Sometimes the tips are a single sentence, a directive telling you what to do, with a list of them almost seeming like orders shouted by a parent or someone in the military. Other times the tips go on for a page at a time, with explanations, examples, and endless information.

You may be wondering what’s the best or right way to deliver tips. The good news is there is no single answer to that question. It depends on many things. Here are a few variables to consider and to get you thinking:

Tips – Create Them to Suit Your Purposes

Your personality – the smarter or the more unsure you are of yourself, the harder you may find it to abbreviate the amount of information you provide. Either way, your inclination may be to want to justify your tip. Neither is right or wrong, by the way.

The amount of space you have – certain publications, both online and in print, have space limitations. They will give you a word count limit. It is then up to you to distill your tips to fit the word count.

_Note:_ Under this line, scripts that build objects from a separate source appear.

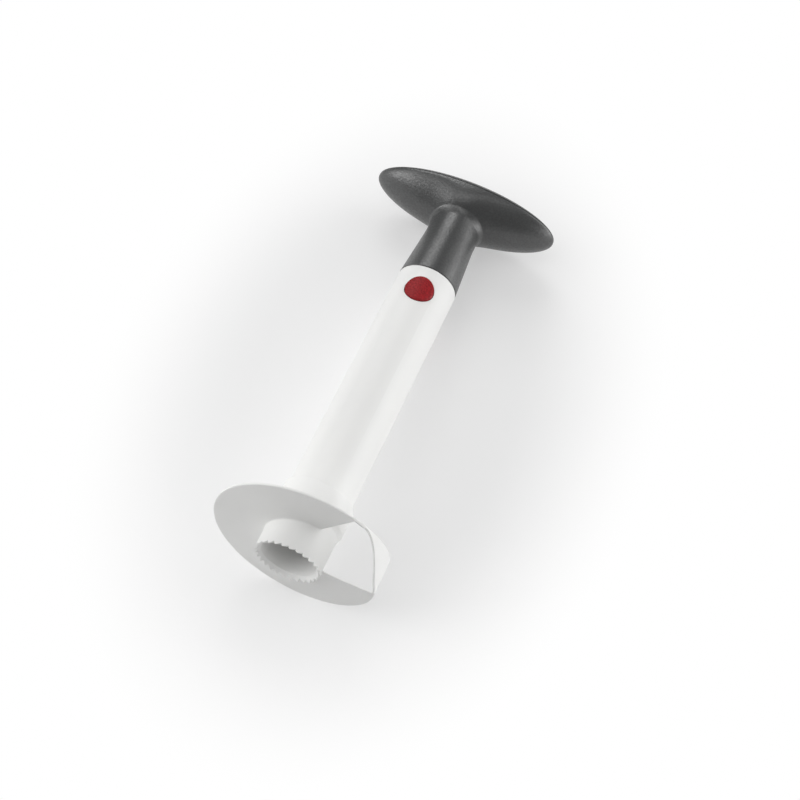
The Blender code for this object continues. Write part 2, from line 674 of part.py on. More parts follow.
def lens_rows(half_length, half_width, depth, exponent, first_share):
    """(half length, half width, rise) of the ovals of a lens from its middle out to its rim."""
    rows = []
    start = math.acos(first_share ** (exponent / 2))
    for index in range(GRIP_PROFILE_STEPS + 1):
        angle = start * (1.0 - index / GRIP_PROFILE_STEPS)
        spread = math.cos(angle) ** (2 / exponent)
        rise = depth * math.sin(angle) ** (2 / exponent)
        rows.append((half_length * spread, half_width * spread, rise))
    return rows


def belly_mesh(inset, top_height):
    """Lower half of the lens, inset from its outer surface, closed flat at the top."""
    half_length = GRIP_HALF_LENGTH - inset
    half_width = GRIP_HALF_WIDTH - inset
    rows = lens_rows(half_length, half_width, GRIP_BELLY_DEPTH - inset,
                     GRIP_BELLY_EXPONENT, GRIP_FLAT_SHARE)
    loops = [oval(length, width, GRIP_RIM_HEIGHT - rise) for length, width, rise in rows]
    loops.append(oval(half_length, half_width, top_height))
    bm = bmesh.new()
    loft(bm, loops)
    return bm


def dome_rows(inset, roof):
    """Ovals of the domed top from its flat middle out to its rim, inset from the outer edge and top."""
    rows = lens_rows(GRIP_HALF_LENGTH - inset, GRIP_HALF_WIDTH - inset, GRIP_DOME_RISE - roof,
                     GRIP_DOME_EXPONENT, GRIP_FLAT_SHARE)
    return [oval(length, width, CAP_BOTTOM_HEIGHT + rise) for length, width, rise in rows]


def build_grip_shell(material, parent):
    """Stem and underside of the grip: a hollow shell, open towards its cap."""
    belly_middle = GRIP_RIM_HEIGHT - GRIP_BELLY_DEPTH + GRIP_WALL
    stem_profile = [
        (TUBE_RADIUS, STEM_BOTTOM_HEIGHT),
        (STEM_TOP_RADIUS, STEM_BOTTOM_HEIGHT + STEM_TAPER_LENGTH),
        (STEM_TOP_RADIUS, GRIP_RIM_HEIGHT - GRIP_WALL),
    ]
    shell = add_piece("grip_shell", belly_mesh(0.0, GRIP_SEAM_HEIGHT), material, parent)
    stem = turned(stem_profile, ROUND_STEPS)
    combine(shell, add_cutter("grip_stem", stem, material, parent), "UNION")
    cavity = belly_mesh(GRIP_WALL, GRIP_SEAM_HEIGHT + CUT_OVERRUN)
    combine(shell, add_cutter("grip_cavity", cavity, material, parent), "DIFFERENCE")
    upper_bore = turned([(STEM_UPPER_BORE_RADIUS, WEB_TOP_HEIGHT),
                         (STEM_UPPER_BORE_RADIUS, belly_middle + GRIP_BELLY_DEPTH / 2)], ROUND_STEPS)
    combine(shell, add_cutter("stem_upper_bore", upper_bore, material, parent), "DIFFERENCE")
    lower_bore = turned([(STEM_BORE_RADIUS, STEM_BOTTOM_HEIGHT - CUT_OVERRUN),
                         (STEM_BORE_RADIUS, WEB_HEIGHT)], ROUND_STEPS)
    combine(shell, add_cutter("stem_lower_bore", lower_bore, material, parent), "DIFFERENCE")
    holes = posts_mesh(SCREW_SHANK_RADIUS + FIT_GAP, WEB_HEIGHT - CUT_OVERRUN, WEB_TOP_HEIGHT + CUT_OVERRUN)
    combine(shell, add_cutter("web_screw_holes", holes, material, parent), "DIFFERENCE")
    return shell


def build_grip_cap(material, parent):
    """Domed cover of the grip, hollow below, with a lip that drops inside the shell."""
    lip_inner_inset = CAP_LIP_INSET + CAP_LIP_WALL
    corners = [
        (CAP_LIP_INSET, CAP_BOTTOM_HEIGHT),
        (CAP_LIP_INSET, CAP_LIP_BOTTOM_HEIGHT),
        (lip_inner_inset, CAP_LIP_BOTTOM_HEIGHT),
    ]
    lip = [oval(GRIP_HALF_LENGTH - inset, GRIP_HALF_WIDTH - inset, height) for inset, height in corners]
    outside = dome_rows(0.0, 0.0)
    inside = dome_rows(lip_inner_inset, GRIP_WALL)
    bm = bmesh.new()
    loft(bm, [*outside, *lip, *reversed(inside)])
    return add_piece("grip_cap", bm, material, parent)


# Assembly

def lying_tilt():
    """Angle by which the axis dips towards the grip when blade rim and grip edge share a floor."""
    rim_height = ramp_height(math.tau / 4) + FLOOR_THICKNESS
    return math.atan2(BLADE_RADIUS - GRIP_HALF_WIDTH, CAP_BOTTOM_HEIGHT - rim_height)


def lay_down(frame, pieces):
    """Lay the tool on the floor with its box centred over the origin."""
    frame.rotation_euler.x = -(math.pi / 2 + lying_tilt())
    bpy.context.view_layer.update()
    graph = bpy.context.evaluated_depsgraph_get()
    points = []
    for piece in pieces:
        shown = piece.evaluated_get(graph)
        points += [shown.matrix_world @ vert.co for vert in shown.data.vertices]
    middle_y = (min(point.y for point in points) + max(point.y for point in points)) / 2
    frame.location = (0.0, -middle_y, -min(point.z for point in points))
    bpy.context.view_layer.update()


def clear_scene():
    """Remove every object that the scene starts with."""
    for thing in list(bpy.data.objects):
        bpy.data.objects.remove(thing, do_unlink=True)


def main():
    """Build the pieces in order, from the blade to the grip's cap."""
    clear_scene()
    white = make_material("white_abs", WHITE_ABS, 0.35, 0.0)
    grey = make_material("grey_grip", GREY_GRIP, 0.50, 0.0)
    insert = make_material("grey_insert", GREY_INSERT, 0.45, 0.0)
    red = make_material("red_button", RED_BUTTON, 0.40, 0.0)
    steel = make_material("screw_steel", SCREW_STEEL, 0.30, 1.0)
    frame = bpy.data.objects.new("tool_frame", None)
    bpy.context.scene.collection.objects.link(frame)
    slide = bpy.data.objects.new("grip_slide", None)
    bpy.context.scene.collection.objects.link(slide)
    slide.parent = frame
    build_blade(white, frame)
    build_tube(white, frame)
    build_spigot(insert, slide)
    build_plug(insert, slide)
    build_button("front", 0.0, red, slide)
    build_button("rear", math.pi, red, slide)
    build_grip_shell(grey, slide)
    build_screws(steel, slide)
    build_grip_cap(grey, slide)
    pieces = [thing for thing in bpy.data.objects if thing.type == "MESH" and not thing.hide_render]
    lay_down(frame, pieces)


if __name__ == "__main__":
    main()
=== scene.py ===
"""Pineapple slicer lying on a pale studio floor: its finishes, its finer shapes, light and camera.

Every shape is made upright in the tool's own frame, in metres, with its axis along Z, the cutting
edge at height 0 along +X and one release button towards -Y. It is then laid down as the part lies.
"""

import json
import logging
import math
from collections.abc import Iterable, Sequence
from dataclasses import dataclass, field
from enum import Enum

import bmesh
import bpy
from bmesh.types import BMesh, BMVert
from mathutils import Matrix, Vector


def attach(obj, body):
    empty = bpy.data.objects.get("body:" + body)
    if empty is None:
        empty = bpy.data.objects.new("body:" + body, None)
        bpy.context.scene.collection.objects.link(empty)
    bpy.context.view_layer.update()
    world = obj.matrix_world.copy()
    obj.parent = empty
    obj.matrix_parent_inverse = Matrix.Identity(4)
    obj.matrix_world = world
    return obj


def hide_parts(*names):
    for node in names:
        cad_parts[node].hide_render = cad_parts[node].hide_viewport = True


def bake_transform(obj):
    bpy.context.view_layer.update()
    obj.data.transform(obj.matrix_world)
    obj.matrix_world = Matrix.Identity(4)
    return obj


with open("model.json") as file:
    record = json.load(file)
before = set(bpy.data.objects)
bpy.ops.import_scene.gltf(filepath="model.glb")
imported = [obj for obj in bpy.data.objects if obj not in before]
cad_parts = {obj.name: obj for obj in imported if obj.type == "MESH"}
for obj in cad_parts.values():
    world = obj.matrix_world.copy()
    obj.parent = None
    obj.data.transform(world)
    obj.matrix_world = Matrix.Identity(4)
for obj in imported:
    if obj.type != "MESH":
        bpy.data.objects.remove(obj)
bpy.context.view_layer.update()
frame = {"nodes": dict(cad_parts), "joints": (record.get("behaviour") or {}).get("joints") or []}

LOG = logging.getLogger("pineapple_slicer")

Profile = Sequence[tuple[float, float]]
MM = 0.001
# Corners nearer to each other than this are one corner
MERGE_DISTANCE = 1e-7
# Most that rounding moves a corner in a full spin
SPIN_SLACK = 1e-5
# Length by which a cutter stands out of what it cuts
CUT_OVERRUN = 0.002


class Solid(Enum):
    """Ways in which one solid is put together with another."""

    JOIN = "UNION"
    CUT = "DIFFERENCE"


class Side(Enum):
    """The two sides of the tube that carry a release button, as turns about the axis."""

    FRONT = 0.0
    REAR = math.pi


# Finishes

def linear(hex_colour: str) -> tuple[float, float, float, float]:
    """Turn an sRGB hex colour into linear red, green, blue and alpha.

    Args:
        hex_colour: Six hex digits, with or without a leading hash.

    Returns:
        Linear colour with an alpha of 1.
    """
    digits = hex_colour.lstrip("#")
    shares = [int(digits[place:place + 2], 16) / 255.0 for place in (0, 2, 4)]
    channels = [s / 12.92 if s <= 0.04045 else ((s + 0.055) / 1.055) ** 2.4 for s in shares]
    return (channels[0], channels[1], channels[2], 1.0)


def add_node(
    tree: bpy.types.NodeTree,
    kind: str,
    settings: dict[str | int, object] | None = None,
    links: dict[str | int, bpy.types.NodeSocket] | None = None,
) -> bpy.types.Node:
    """Add a shader node with its settings and its incoming links.

    Args:
        tree: Node tree of the material or world.
        kind: Type name of the node.
        settings: Values by input name or number, or by property name.
        links: Sockets to join to this node's inputs, by input name or number.

    Returns:
        The new node.
    """
    node = tree.nodes.new(kind)
    for key, value in (settings or {}).items():
        if isinstance(key, int) or key in node.inputs:
            node.inputs[key].default_value = value
        else:
            setattr(node, key, value)
    for key, socket in (links or {}).items():
        tree.links.new(socket, node.inputs[key])
    return node


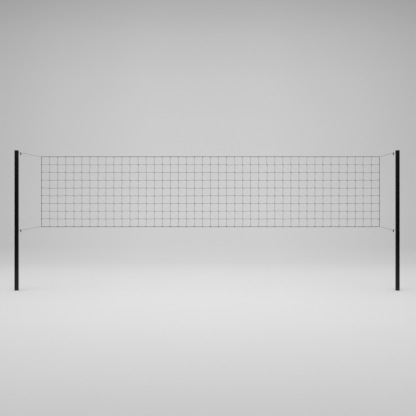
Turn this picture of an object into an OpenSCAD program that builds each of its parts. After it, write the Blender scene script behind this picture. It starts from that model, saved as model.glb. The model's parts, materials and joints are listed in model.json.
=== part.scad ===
// Volleyball net on two free-standing square posts. Four drop-nose studs on the
// posts' inner faces hold the eyes of a head line and a foot line, and a knotted
// mesh is laced between the two lines. X runs along the net, Y through it and
// Z up. The origin is on the floor, midway between the posts.

/* [Posts] */
// Height of a post from the floor to the top of its cap
post_height = 2550; // [2000:10:3200]
// Width of the square tube
post_width = 65; // [50:1:90]
// Wall of the square tube
post_wall = 3; // [2:0.5:5]
// Outer corner radius of the square tube
post_corner = 6; // [5.5:0.5:9]

/* [Post caps] */
// Thickness of the cap's plate above the tube
cap_plate = 4; // [3:0.5:8]
// Depth of the cap's shank in the tube
cap_depth = 24; // [12:1:40]
// Wall of the cap's shank
cap_wall = 2; // [1.5:0.5:4]
// Gap between the cap's shank and the tube
cap_clear = 0.6; // [0.2:0.1:1]
// Number of sealing fins on the shank
cap_fins = 2; // [1:1:5]
// Thickness of a sealing fin
cap_fin = 1; // [0.5:0.5:2]
// Step round the cap's top edge
cap_step = 1; // [0.5:0.5:2]

/* [Post feet] */
// Thickness of the foot's plate under the tube, which is the thread's length
foot_plate = 16; // [10:1:25]
// Height of the foot's plug inside the tube
foot_plug = 24; // [15:1:60]
// Gap between the foot's plug and the tube
foot_clear = 0.2; // [0.1:0.1:1]
// Radius of the tapped anchor hole, an M12 tapping drill
anchor_r = 5.1; // [3:0.1:8]
// Radius of the clear hole above the thread
anchor_relief_r = 9; // [8.5:0.5:15]

/* [Hook studs] */
// Distance from the top of a post down to its upper stud's axis
hook_drop = 50; // [40:1:400]
// Distance from the foot line down to the lower studs' axis
hook_fall = 62; // [20:1:300]
// Distance from the post's face to the nose's pivot
hook_reach = 43.5; // [42:0.5:80]
// Radius of the stud
stud_r = 5; // [4:0.5:6]
// Length of the stud inside the post, behind the outer face
stud_tail = 22; // [19:1:28]
// Thickness of the flat tang at the stud's end
tang = 5; // [4:0.5:6]
// Gap between the nose's head and the shoulder where the tang begins
shoulder_gap = 1; // [0.5:0.5:4]

/* [Stud fixings] */
// Radius of the threaded insert's barrel
insert_r = 6.5; // [6.5:0.25:8]
// Length of the insert's barrel behind the post's outer face
insert_length = 18; // [14:1:20]
// Radius of the insert's flange
flange_r = 9.5; // [8.5:0.5:12]
// Thickness of the insert's flange
flange = 1.5; // [1:0.5:3]
// Radius of the crimp that grips the back of the wall
crimp_r = 8.25; // [8:0.25:10]
// Length of the crimp
crimp = 3; // [2:0.5:5]
// Radius of the washer
washer_r = 10; // [9:0.5:14]
// Thickness of the washer
washer = 2; // [1:0.5:3]
// Width of the lock nut across its flats
nut_flats = 17; // [15:1:22]
// Thickness of the lock nut
nut = 8; // [5:0.5:10]
// Gap all round where a thread turns or a barrel sits in its hole
thread_clear = 0.05; // [0.05:0.05:0.2]
// Gap all round between the washer and the stud
washer_clear = 0.25; // [0.1:0.05:0.5]

/* [Drop noses] */
// Radius of the nose's round head about its pivot
nose_head = 10; // [8:0.5:10]
// Length of the nose below its pivot
nose_drop = 41; // [25:1:50]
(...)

Writing style of a particular publication – some publications are more narrative than others. They might appreciate longer explanations accompanying your “how-to.” Others, or that same one, use shorter tips as a “side bar” to a narrative article.

Other products and services you offer – if you already have a tips booklet with short tips, a natural expansion is a product and/or service expanding the tips. If you have an expanded product and/or service, you can distill it to a smaller tips product..

Reaching different audiences – based on who you intend to reach, some people will be more receptive to and interested in shorter bits of information. Others will appreciate more explanation of your tips. All audiences are not created equal.